Abbeville Herald
- Type: Weekly Newspaper
- Format: Broadsheet
- Publisher: J Edward Dodd III
- Editor: J Edward Dodd III
- Founded: 1915
- Headquarters: P.O. Box 609 Abbeville, Alabama 36310 United States
- Circulation: 2,297
- OCLC number: 12599832
- Website: https://www.facebook.com/abbeville.herald

= Abbeville Herald =

The Abbeville Herald is a weekly paper published on Thursdays in Abbeville, Alabama. Its weekly circulation is 2,297 copies.

The Abbeville Herald is a weekly newspaper in Abbeville, Alabama, USA covering local news, sports, business and community events.

== History ==
Established in 1915 under the name Southeast Alabamian, the paper was renamed the Abbeville Herald in 1918 when H.H. Golson became its publisher. Within a few years of publishing the paper, Golson entered into a public quarrel with the publisher of the Wiregrass Farmer over charges that Golson was profiteering. Golson also made news in 1925 when he decided to discontinue the practice of offering free advertising to public events that charged admission for entry.

The paper was acquired by H.C. Rodgers in 1927 but he died suddenly of pneumonia in 1929. During Rogers’ short tenure at the paper, the Abbeville Herald was roundly criticized for its ties with the Klan.

C.S. Keller, a former school principal and county agent, purchased the paper in 1935. In May 1941, C.S. Keller sold the paper back to H.H. Golson, who had previously owned the paper.

Jesse Edward Dodd Jr. was the co-publisher of the Abbeville Herald from 1946 to 1977, when he died at the age of 50.

Dodd's son, Edward (Eddie) Dodd III took over the paper after his father's death. In 1985, Eddie Dodd was cited in newspapers around the country when he commented for an Associated Press report that the Soviet embassy paid New York-based North American Precis Syndicate Inc. to distribute Soviet-friendly press releases. The firm sent hundreds of stories to several thousand local media entities, focusing on weekly papers like the Abbeville Herald. “It’s a nice package--very slick,” Dodd said in the AP report, though he also reported that he typically throws away the packages he receives.

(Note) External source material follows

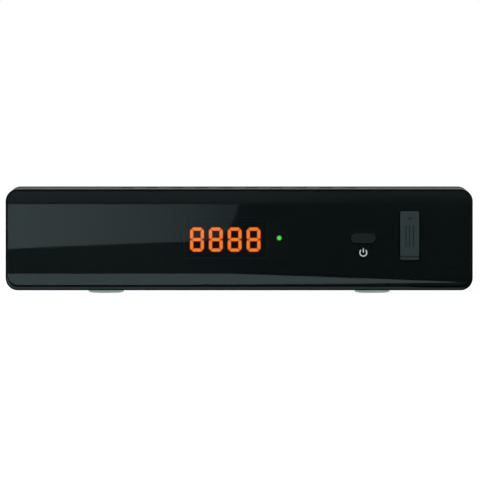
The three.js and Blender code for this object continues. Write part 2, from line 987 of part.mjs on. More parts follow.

In 1983, the Abbeville Herald received national attention for publishing a letter criticizing Circuit Judge Billy Joe Sheffield. The letter, written by Connie Cox, criticized the judge for his handling of her divorce case and wrote the letter to warn others in the county about the judge. Judge Sheffield initially responded by holding the Cox in contempt of court and charged her with a $100 fine. The judge withdrew his order when the Abbeville Herald printed a sampling of letters they received from around the country, all criticizing the judge's actions. The judge was later suspended for two months without pay by an ethics panel for his contempt of court ruling. Judge Sheffield filed a 1.5 million dollar libel lawsuit against The Dothan Eagle and the Abbeville Herald. Judge Sheffield eventually withdrew his libel suits.

Eddie Dodd, the paper's current editor/publisher, currently serves on the Alabama Press Association's Board.